Solar energy scientists have been on the hunt for the most effective solar cell — one built from materials that can convert sunlight into electricity as efficiently and economically as possible. But finding those ideal materials can be tough. When it comes to utility-scale solar, companies overwhelmingly install solar cells made from silicon. Yet silicon’s dominance in the commercial market of solar doesn’t mean other options don’t exist.
A new material called perovskite has taken the field of solar energy by storm in recent years and holds commercial promise. University of Wyoming chemistry professor Bruce Parkinson called research into perovskite solar cells “the hottest thing in photovoltaics.”
Solar cell materials need to be abundant, relatively easy to manufacture and effective at absorbing sunlight efficiently at an ideal wavelength for producing electricity.
Scientists have been able to build perovskite solar cells with record efficiencies of roughly 25.2 percent in recent years. In other words, about a quarter of all the energy packed into the sunlight that hits the solar cell is converted into electricity.
To Ginger, these recent leaps in perovskite development are a big deal.
“In just a few years, the material’s efficiency is now close to — though not quite as good — but close to, where silicon solar cells are,” Ginger said.
Scientists, armed with lessons learned from experimenting with silicon, were able to advance the efficiency of perovskite cells in record time.
But problems still persist. Perovskite contains lead, which is toxic to humans.

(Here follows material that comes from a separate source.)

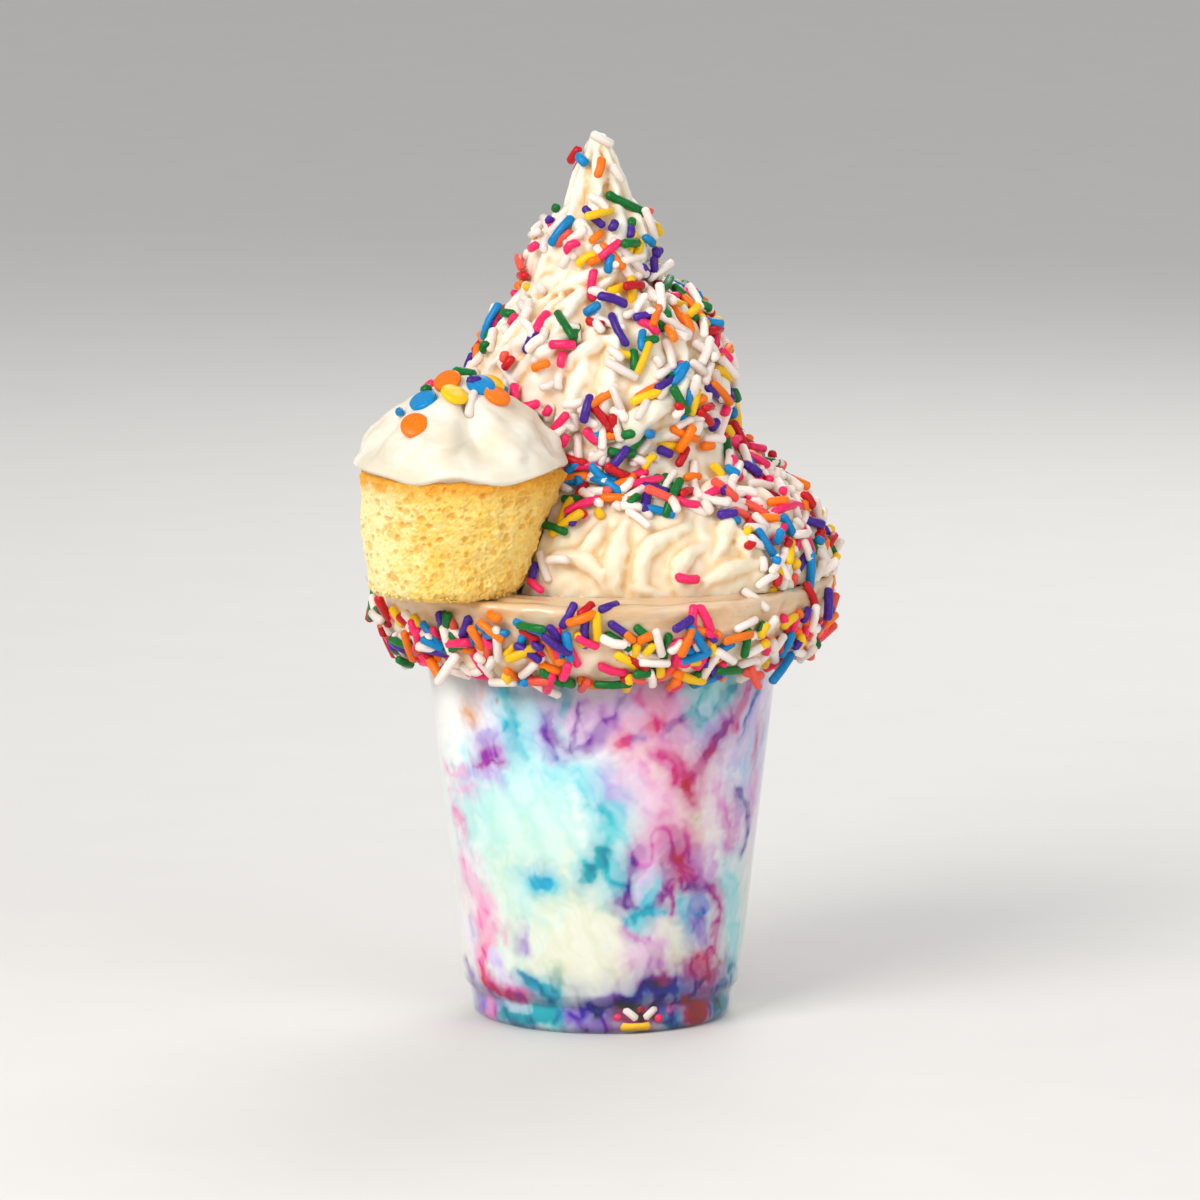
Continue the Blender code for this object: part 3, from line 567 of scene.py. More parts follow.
# Streaks and patches of colour on the side that faces the viewer, each painted over the
# ones before it. A row holds the colour, half the width of the streak, the width of its soft
# edge, its strength, and the line that it follows as places x,z on the wall, in millimetres.
STREAKS = """
F9F7F2 6.7 5.0 0.9 -34.5,87.9 -33.4,74.2
E2F3F2 3.3 5.0 0.7 -19,85.3 -19.5,71.5
D0EBE7 7.2 7.8 0.8 -31.8,56 -17.3,60.2 -11.7,53.7 -26.2,51.2
D9CBE8 2.5 3.3 0.7 -26.2,91 -19.5,89.3 -13.9,90.8
E7D5EA 7.8 8.3 0.8 -8.4,86.5 7.2,81.9 35,80.8 37.3,61.5
F8F5EF 3.1 2.2 0.9 -7.3,90.5 -0,90.6 -3.9,81.4 -8.1,77.3
F3ECDF 3.1 3.9 0.85 8.9,71 16.1,63.7 22.8,56.2 23.3,49.3
F3D8E6 2.8 3.9 0.75 7.2,66.4 14.4,58.1 16.1,52.8
B8EAE6 3.3 2.5 0.9 23.3,89 29.5,87.1 26.1,82.3
D4E6EE 2.2 3.3 0.7 39.5,71.8 35,65.7
F0A55F 0.2 0.9 0.4 -29.2,88.8 -29.6,85.9
EDA35C 0.6 1.4 0.85 -32.6,79.9
7A3B20 0.2 0.2 0.8 -25.9,84.4
7A3B20 0.3 0.3 0.7 -11.7,74.6
CDEDEE 1.1 2.8 0.8 -18.4,86.5 -16.7,83.2 -18.4,78.5
34BFCB 0.7 1.8 0.85 -23.7,86.9 -22.2,83.3 -21.7,79.9 -21.3,75.9 -22.4,73
16B2C2 0.8 1.0 0.9 -21.7,78.8 -21.1,76 -21.7,74.2
4CC4CE 0.4 1.2 0.7 -23.4,72.9 -23.1,69.7
45C2CC 0.6 1.2 0.7 -20.6,74.3 -18.8,70.7
C5B3DE 1.4 2.8 0.65 -29,74.4 -25.6,74.3 -26.2,69.6
B452A6 0.5 0.8 0.9 -32,66.7 -29.5,66.8 -27.3,68.1 -25.4,67.7
A95BB0 0.6 1.1 0.8 -28.7,69.3 -26.2,71.4
EFA9CC 0.3 1.0 0.6 -39.5,63.9 -36.8,63.7 -34.5,65.2
CBB6E0 0.6 1.4 0.6 -34.5,64.1 -29.5,64.5 -26.2,65.6
CFECEE 0.4 1.1 0.8 -34.3,69.4 -33.4,66.1
4FB4C8 0.6 0.8 0.85 -11.2,87 -9,87 -8.4,85.5 -9.9,81.8 -11.2,77.8 -10.9,75.5
8A72BE 0.7 1.0 0.85 -13.1,82.8 -13.4,78.8 -12.6,75.4 -11.4,71.7
F1D6E8 1.4 2.2 0.75 -7.3,80.2 -3.1,83.7
DDB6DC 1.2 2.2 0.7 -0.6,82 4.4,83.7 7.2,87.1
C080C0 0.6 1.2 0.65 -1.7,76.3 0.5,76.9 2.7,79.7
8C50A8 0.4 0.7 0.92 -12.6,77.7 -10.3,74.7 -7.3,73.9 -3.9,74.8 -1.4,76.9
A070B8 0.2 0.7 0.88 -1.4,76.9 1.1,80.9 3.3,84.3 5.5,88.3 8.9,91.6
9860B0 0.2 0.4 0.88 -4.5,84.3 -5,80.3 -6.7,77.4 -7.3,75
F0B8D4 1.8 2.8 0.7 12.8,89.2 15.5,83.3 11.7,81.8
F2C8DC 1.7 2.2 0.7 17.8,82 20,83
D9578F 0.4 0.8 0.88 4.1,74.5 6.1,75.9 8.9,76.7 11.7,77.8 12.8,79.4 16.1,78.7 18.9,79.6 21.1,80.9
E04A7A 0.7 1.0 0.85 4.4,74.8 6.6,76.2
DE4C78 0.7 0.9 0.85 11.9,78 14.4,79.9
9A5CAA 0.5 0.8 0.85 16.1,78.4 19.4,80.1 21.9,81.1
7A8FC8 0.4 0.7 0.75 9.7,76 8,75.6
EE8FB6 0.6 1.1 0.8 8.9,86.5 11.7,85.7 13.3,84
E0619A 0.5 0.8 0.88 16.1,86.1 17.5,88 19.4,89.9 20.3,91.6
1FAFB8 0.8 0.9 0.92 22.8,82.1 24.5,79.7 26.1,80 28.9,82.5 30.6,85.2 32.2,86.6 33.5,87
1FAFB8 0.5 0.6 0.9 23.9,78.6 25,77.9
4CC0C4 0.3 0.8 0.75 24.5,84.8 25.6,87 27.2,89.1
DCCBE6 1.6 2.2 0.85 26.7,77.1 31.1,78.7
A0589F 0.7 0.9 0.88 37.3,87.3 35.6,83 33.4,79.5 30.6,75.9 27.2,72.4 24.7,68.7 23.3,66
E8A0C8 1.9 3.3 0.65 13.9,73.6 18.3,68.2
D8608F 1.1 1.9 0.75 16.1,71.8 18.3,69.3 20,66.3 21.4,62.7
C8508C 0.9 1.2 0.85 27.8,71.7 23.9,67 22.2,64.4 21.5,61.8
CC4A70 0.7 0.8 0.8 21.1,63.3 21.9,61.4
D8629F 0.6 1.1 0.8 37.8,87.7 36.1,83.5 33.9,79.3 33.4,75.4
E070A8 0.4 1.0 0.75 38.9,73.8 38.4,69.9 37.3,67.4
5D7FC0 0.2 0.5 0.85 39.5,86.6 38.4,82.8 37.3,79.7 36.1,77.1 35,74.4 33.9,73
6E5BAA 0.4 0.7 0.88 32.8,59.8 34.7,58.2 35.9,54.9 36.7,50.5 36.4,46.4 35,42.9
E6A0CC 0.4 1.3 0.75 38.4,62.2 37.8,56.5 37.3,52
DE8CC4 0.6 1.7 0.75 30.6,55.1 31.1,51.5 31.7,46.7
EDBEDC 0.6 1.7 0.65 29.5,56.5 28.9,61.7
F09AC4 0.7 1.3 0.85 -36.2,52.4 -34.5,50.7 -34,49.1
F2C4DC 0.4 1.1 0.65 -38.2,57.5 -35.6,59.7 -31.8,61.8
8FDDE0 1.9 2.5 0.85 -5,65.4 -2.3,62 0.5,58.5 1.6,55.6 1.1,52.2
2FC0CC 0.7 1.1 0.85 -0.6,58.5 1.1,56.2 -0,53.4
CDB9E0 0.9 1.7 0.7 1.6,65.4 3.9,61.9
A8E2E4 0.8 2.2 0.7 -11.7,65.7 -13.4,67.3
E48CBC 0.7 1.7 0.75 12.8,47.9 15,50
D85C9C 1.6 2.2 0.85 15.5,49.4 17.8,51 19.2,47.4 17.2,45.3
C9C0A0 0.3 0.8 0.6 23.8,55.4
F2C2DA 1.9 3.1 0.8 -32.5,38.5 -29.9,33.1 -28.8,27.9
DDEBE0 5.2 6.3 0.8 -24.6,38.9 -19.4,31.4 -23.1,23.4
ECEADC 6.6 5.8 0.92 -11,34.2 -4.2,30.6 -6.3,22.4 -0.5,15 -9.9,19.1
EAE9DB 3.7 3.1 0.85 15.2,25.8 20.5,21.5 16.3,16.5
C4E8E8 2.9 3.1 0.9 32.3,36.9 33.4,24.4 33.4,16.6
F4EEF2 1.5 2.1 0.8 -35.1,23.6 -31.5,18.4
F29AC2 1.0 1.8 0.75 -30.4,31.4 -29.9,29.3 -30.4,27
F4A8CC 0.4 1.0 0.7 -34.6,41.7 -34.1,39.2
B7A2CC 0.7 0.9 0.9 -19.1,25.5 -19.4,21.6
CDBFDC 0.6 0.9 0.75 -33,25.7 -32.3,22.6
F0B8D0 0.3 1.0 0.55 -25.2,26.3 -24.6,22.6
F0B8D0 0.4 1.3 0.55 -26.7,26.1 -27.8,22.1
B8E4E4 1.5 2.1 0.85 -19.4,37.9 -15.7,38.2 -13.1,39.5
4FB0CC 1.0 1.6 0.9 -16.2,38.4 -14.4,38.8
F4ECDC 1.0 0.3 0.6 -7.3,37.8
7FD2D8 1.4 1.6 0.8 -2.6,44.2 1.6,46.3
5FC4CC 2.2 1.5 0.9 1.6,43.6 4.2,40.9 3.7,37.9 5.8,41.4
0FA3B0 1.0 0.9 0.92 -3.6,40.4 -2.9,42.5 -1,44.7 0,46.9
C774B8 1.2 1.4 0.8 9.5,46.7 10.3,43.4
7C4A9A 1.0 1.0 0.9 8.4,44.6 7.6,40.8 6.8,37 6.2,33.8
7A4C98 0.9 0.9 0.92 4,35 6.3,33.3 8.7,32.5
DF8CC4 0.9 1.4 0.85 14.2,48.1 12.1,44.9
9C559F 0.8 0.9 0.88 15.5,43.1 15.7,38.2 14.3,34.5 12.1,33
EFE0EC 0.7 0.7 0.92 12.4,42.8 10.3,38.5 9.5,34.5
7CCDDA 0.7 0.7 0.92 14.2,39.9 12.7,36.2 11.3,33.6
B04A92 1.7 1.4 0.88 17.3,47.3 19.4,43.9 18.9,40.7 21,37.7 22.6,35.4
CC3F78 0.6 1.2 0.85 18.9,45.5 20,41.6 21.5,38.2
C48CC8 0.7 1.3 0.75 23.6,45 24.2,39.5 27.3,35.3
E3BFE0 0.8 1.6 0.75 27.8,45.5 27.3,41.3
9A4C9C 0.7 0.8 0.88 21.5,37.1 24.7,34.6 27.3,35.3 28.4,32.3
9ADCE0 1.2 1.2 0.92 20,33 20.5,30.2 22.3,25.6
A88CCB 1.5 1.3 0.88 23.4,30.4 24.2,26.5 25.5,22.8
6E84CC 0.8 0.9 0.88 24.7,33.5 25.8,30
4F9CC8 0.3 0.5 0.75 22.6,32.7 22.1,30.6 23.6,28.7
C0509C 0.8 0.8 0.9 27.3,34.7 29.4,31 28.9,26.8 28.3,23.6 28.4,20.3 26.9,19
B858A0 0.2 0.5 0.88 17.6,37.5 17.9,33.2 17.6,29.4
1FA9BC 0.7 0.8 0.92 6.3,28.4 7.9,30 10,30.4 12.6,30.8
2AAEC2 1.0 1.0 0.92 8.2,28.2 8.9,27.7
3FB8C8 0.5 0.8 0.85 12.6,31.4 15.2,30.4
A6E0E0 0.8 1.0 0.75 10.3,28.4 8.9,26.4
D28CC0 0.2 0.5 0.85 5.3,27.3 6.3,25.7 8.4,24.8 10,24.2 11.3,24.7
EBD0E2 1.0 2.1 0.65 7.9,20.2 12.1,22.2 14.2,23.2
CFA4D0 0.6 1.2 0.8 12.4,18.4 14.7,18.8
A07CBC 0.5 1.0 0.85 -34.6,14.7 -33.6,12.6 -32.5,10.8
EE6FA4 0.9 0.9 0.9 -27.8,20.4 -29.6,18.4 -30.2,15.5 -29.4,13 -27.8,10.6 -24.6,10.1 -21,10.6 -17.8,8.8
E14C70 0.6 0.7 0.88 -29.9,12.3 -27.3,10.1 -23.6,9.3 -19.4,8.3
E4D8F0 0.7 1.2 0.85 -27.3,17.3 -25.2,15.4
F4EEF0 0.9 1.3 0.85 -25.2,13.8 -20.4,12.6
2C9CB4 0.4 0.7 0.88 -20.4,15 -18.3,13.6 -16.8,11 -14.1,10.2
22AEB8 1.0 0.8 0.92 -17.3,11.3 -14.1,11 -12,8.4
CCD6C4 2.0 0.5 0.8 -11.8,16 -11.6,14.6
8FC0B8 1.5 0.6 0.8 -11.3,11.2 -11,10.4
A58CC4 0.5 0.8 0.85 -2.6,8.5 1.6,9.2 5.8,9.5
2A9CB0 1.0 0.7 0.92 8.4,8.9 11,11.2 12.6,13
7A4A96 1.4 0.7 0.92 11.6,13.3 14.2,11.8 15.2,8.7
C83E78 1.2 0.7 0.92 15.2,13.9 17.3,13.7
6E5CA4 0.8 0.7 0.88 18.9,13.5 22.1,13.7
3A8EA8 1.3 0.7 0.92 18.9,10.8 21.5,9.5
E8E4F0 0.4 0.3 0.9 18.9,11.9
C24E90 0.9 0.9 0.88 21.5,16 23.6,16.8
D8405F 1.7 0.8 0.92 24.2,17.2 26.3,15 27.7,12.2 26.3,9.4 23.9,11.3
DC4F86 0.7 0.6 0.9 27.1,18.4 25.8,17.5
F4E6E8 0.6 0.6 0.85 28.1,17
E8C060 0.4 0.4 0.85 29.7,15.1
2A9AA8 0.4 0.5 0.88 33.7,14.5 32.6,13.6 31.5,12.3
2E94A4 0.9 0.7 0.85 32.3,10.6
7C86BE 3.2 2.0 0.6 -32,4 -10,4 10,4.5 32,4
B0568E 3.2 3.0 0.5 13,13 20,14 28,13
5A86B8 2.2 2.5 0.5 10,10 22,11 30,8
A58CC8 1.5 1.0 0.92 -32,6.7 -29.9,5 -31.5,2.8
E89CC4 0.6 0.8 0.85 -29.1,6.6 -27.8,3.7 -29.4,1.7
F4EEF0 0.8 0.6 0.9 -24.6,6.6 -20.4,6.2 -18.3,6.8
18A7B0 1.6 0.7 0.95 -25.2,3.7 -20.4,3.8 -15.2,3.8 -11,3.6
2FB4BC 0.8 0.7 0.92 -17.3,5.9 -11,6.4
D8F0EC 0.5 0.4 0.85 -15.7,1.7 -11,1.6
B8DCE4 0.9 1.0 0.75 -9.4,7.8 -8.9,5.9
9A86C0 2.0 1.0 0.92 -6.8,4.9 -3.6,3.4 1.1,2.4
6C6AA8 0.8 0.7 0.88 -2.6,6.6 4.2,6.6
303040 0.4 0.3 0.7 -1.3,4.8
604030 0.4 0.3 0.7 -4.2,1.9
8C3C60 1.8 0.9 0.9 4.2,5.4 8.9,4.3 13.7,4.9
6C5CA0 1.0 0.7 0.92 15.2,6.1 18.4,5.2
2E96AC 1.1 0.7 0.92 16.3,2.7 20.5,1.7 23.1,2
D890B0 0.5 0.4 0.9 18.1,5.8
C4507C 0.7 0.6 0.88 21.5,7.4 26.8,6
C04A74 1.5 0.9 0.92 24.2,5 26.3,2.5 22.6,3.1
4A9A9C 1.3 0.8 0.92 29.4,5.3 31.6,4.6 30.5,2.3
"""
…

Ginger remains confident researchers will overcome these hurdles and likely make perovskite feasible for utility-scale solar in the somewhat imminent future.
For one, the level of lead is relatively low, not any more than what’s found in car batteries, Ginger said. When applied to a solar cell, the active layer of perovskite is extremely thin, significantly thinner than the diameter of a single human hair. That means its environmental impact is likely less than the heavy metals emitted from the combustion of coal.
Still, researchers have been on the hunt for safer, lead-free formulations of perovskite, and new ways to seal the perovskites from the environment.
“I’m optimistic that in the next few years that we can get there,” Ginger said.
To reach higher efficiencies, researchers have been experimenting with tandem solar cells to make perovskites more efficient and capable of generating more power from the sunlight it absorbs.
Ginger compared a tandem solar cell to a tandem bicycle, or a bicycle built for two people. A tandem solar cell is composed of a pair solar cells stacked one on top — like perovskite and traditional silicon. Combining the forces of these two components can lead to a more efficient solar panel with fewer defects.
Though perovskites haven’t been applied yet on a large-utility scale, several companies around the world are racing to commercialize the new technology.
But perovskites are more resilient to defects than other photovoltaic technologies, potentially making them cheaper to manufacture.